Ireland, with plainspoken `Bertie' in charge, shines during EU presidency
- SHAWN POGATCHNIK, Associated Press Writer
Thursday, July 1, 2004


(07-01) 02:11 PDT DUBLIN, Ireland (AP) --

In six whirlwind months it held the European Union presidency, Ireland hopped nimbly from success to success -- welcoming 10 more states, agreeing on the bloc's first constitution and soothing EU-U.S. tensions over Iraq.

Ireland and its plainspoken prime minister, Bertie Ahern, have won the confidence of a continent and overseen more progress than virtually anyone had thought possible in January. They now turn over leadership to the Netherlands.

"This has been one of the most successful presidencies ever," said Marco Incerti, an Italian research fellow at the Center for European Policy Studies in Brussels, Belgium, the EU's headquarters. "The Irish presidency, and Mr. Ahern in particular, worked flat-out and have won praise from practically everyone."

Ahern, a former trade-union negotiator who led efforts to craft the 1998 peace agreement for neighboring Northern Ireland, shuttled among 24 capitals to help resolve myriad arguments over the proposed constitution. At a mid-June summit he forged an agreement that had eluded Ahern's predecessor as EU president, Silvio Berlusconi of Italy.

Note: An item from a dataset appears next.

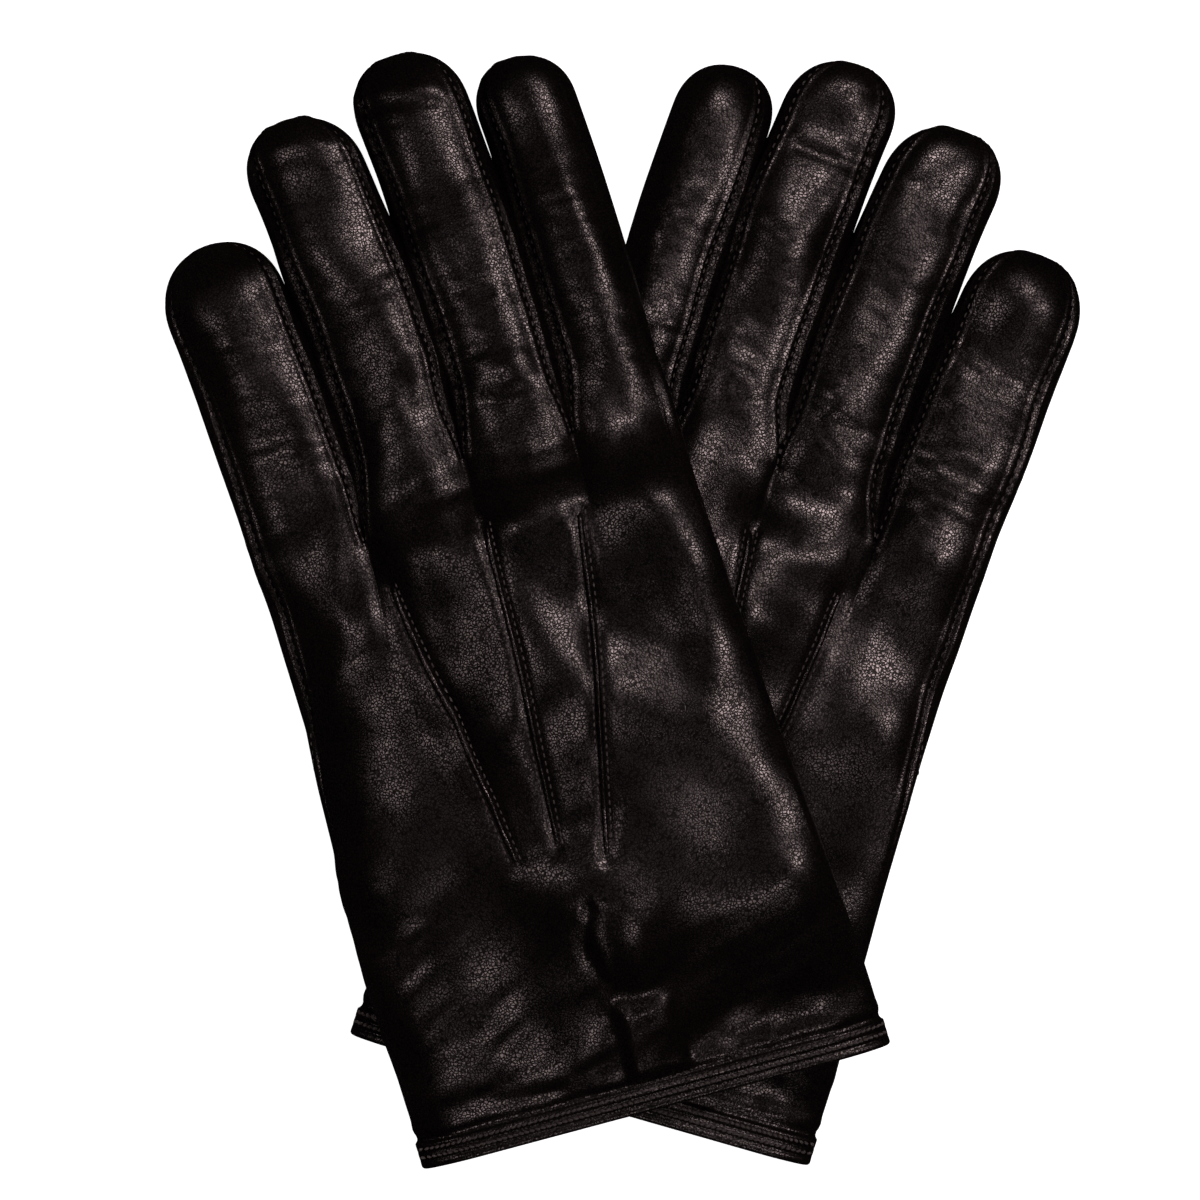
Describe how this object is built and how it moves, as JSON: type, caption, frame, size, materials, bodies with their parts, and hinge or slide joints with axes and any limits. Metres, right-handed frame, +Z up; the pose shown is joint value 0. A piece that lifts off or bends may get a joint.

Ahern followed up that breakthrough by overseeing a coming-together of EU chiefs with President Bush -- capped by EU pledges to support Bush's handover of power to a hand-picked Iraqi government -- and then concluded a successful search for a new EU commission president.

Since the early 1970s, the EU has tried to promote a sense of equality by giving each member a turn running the show in six-month installments. That has meant, in Ireland's case, its ministers chaired five summits and 35 major intergovernmental meetings on subjects ranging from improving broadband Internet access to stemming the spread of AIDS.

In January, Ireland's term already looked certain to prove historic, because the formal admission of 10 states chiefly from the ex-communist east was set for May 1.

That turned out to be the easy part. As some Dublin civil servants planned expansion ceremonies and the extensive security surrounding them, others were quietly picking over the mammoth constitutional text that key states rejected in December.

"Bertie Ahern broke the process into two phases, which was very clever," said Brendan Halligan, chairman of Ireland's leading EU think tank, the Institute of European Affairs. "From January to March he did nothing but listen carefully to each state's concerns, to build up trust, then on that basis put a package together."

In the second phase, Ahern visited each of his counterparts on a grueling diplomatic road trip. "He made everybody feel comfortable at home. ... By the end of it, Ahern didn't have a single enemy in the 24," Halligan said.

It also helped, analysts agreed, that the country seeking a deal was Ireland, one of the EU's smallest with just 3.9 million residents. The constitution's key sticking points -- how many EU posts to allot to each member, and how high to set the bar for decisions -- generally pitted the biggest states versus many smaller ones worried about being pushed around.

"Ireland, as such, was seen by the small states as a reassuring, honest broker, not as a big bully trying to impose its own agenda," Incerti said.

Ahern's last task was to identify a candidate to succeed Romano Prodi as president of the EU's executive commission, the most powerful post. On Tuesday, after weeks of sounding out other EU leaders, Ahern won unanimous backing for Portuguese Prime Minister Jose Durao Barroso.

Tellingly, as Barroso was introduced, the richest tributes were for Ahern.

"He has been able to guide the union to agreement and indeed to unanimity on issues many believed would be impossible," Prodi said.